Unlike many of her male Soviet colleagues, Tatyana Nikolayeva (1924-1993) didn’t make a name for herself outside her home country until the very last years of the Soviet Union, and then she only had a scant nine years to do so as performer and competition judge. Within her home country, however, she was considered a towering figure, particularly in the music of Bach and Shostakovich. This particular recital, which has never surfaced on records before, finds the formidable sexagenarian at her very best, playing strongly structured performances of Bach, Schumann, Ravel and four Russians whose work spans a century and a half.

What comes through most clearly in her playing is just that: clarity.
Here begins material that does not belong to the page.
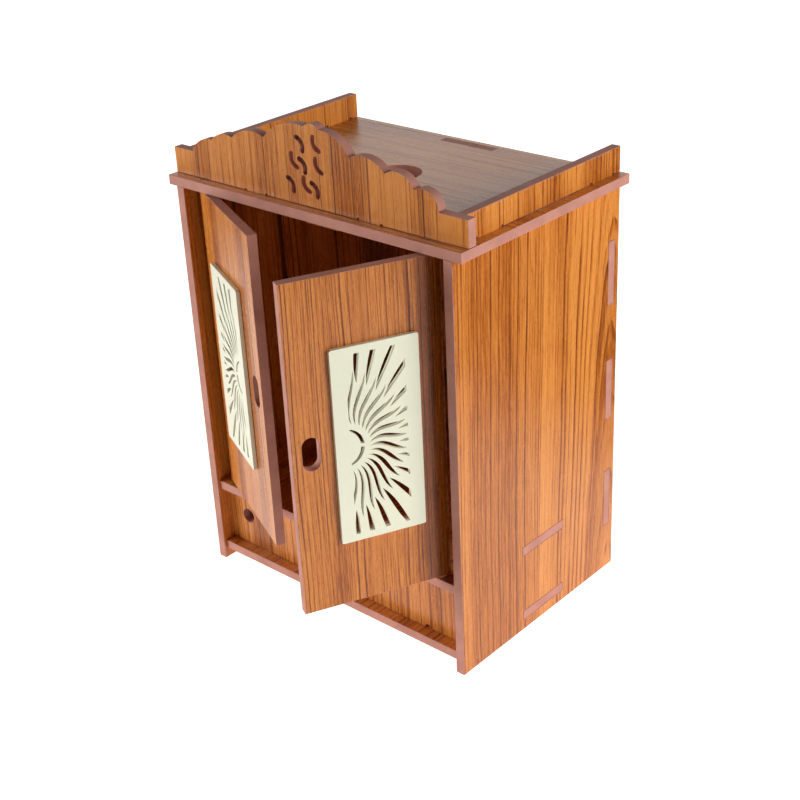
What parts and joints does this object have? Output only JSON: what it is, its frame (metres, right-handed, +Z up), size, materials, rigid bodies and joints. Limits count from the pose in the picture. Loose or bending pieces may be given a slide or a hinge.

Nikolayeva was first and foremost a mistress of musical architecture, thus one will listen in vain for heavily Romantic overtones in Schumann’s Symphonic Etudes. In its place we have what I would define as a true symphonic construction, emphasizing the music’s clarity and form without, I may add, sacrificing real feeling. Nikolayeva, like her predecessor Maria Yudina, emphasized a crisp, clear style of playing, each note emerging as pure as a drop of water in a mountain stream, and this is evident throughout this wonderful recital.

I could go on and on about this recording and her style of playing, a style that simply does not exist in today’s classical music world. Pianists nowadays are far too eager to pursue speed for its own sake and forsake even the pretense of interpretation, whereas for a musician of Nikolayeva’s temperament structure and feeling went hand in hand. A perfect example of this is Ravel’s Miroirs, which has far greater clarity than one normally hears in his music or in this piece, or the early Scriabin pieces which were related in mood and form to Chopin. Her repeated chords, for example, are crisp and a bit dry, with none of the Romantic style most pianists impart to them.

One of the great delights of this recital is the exceptional recorded sound, so realistic and clear that it could easily have been recorded in a studio. A wonderful release.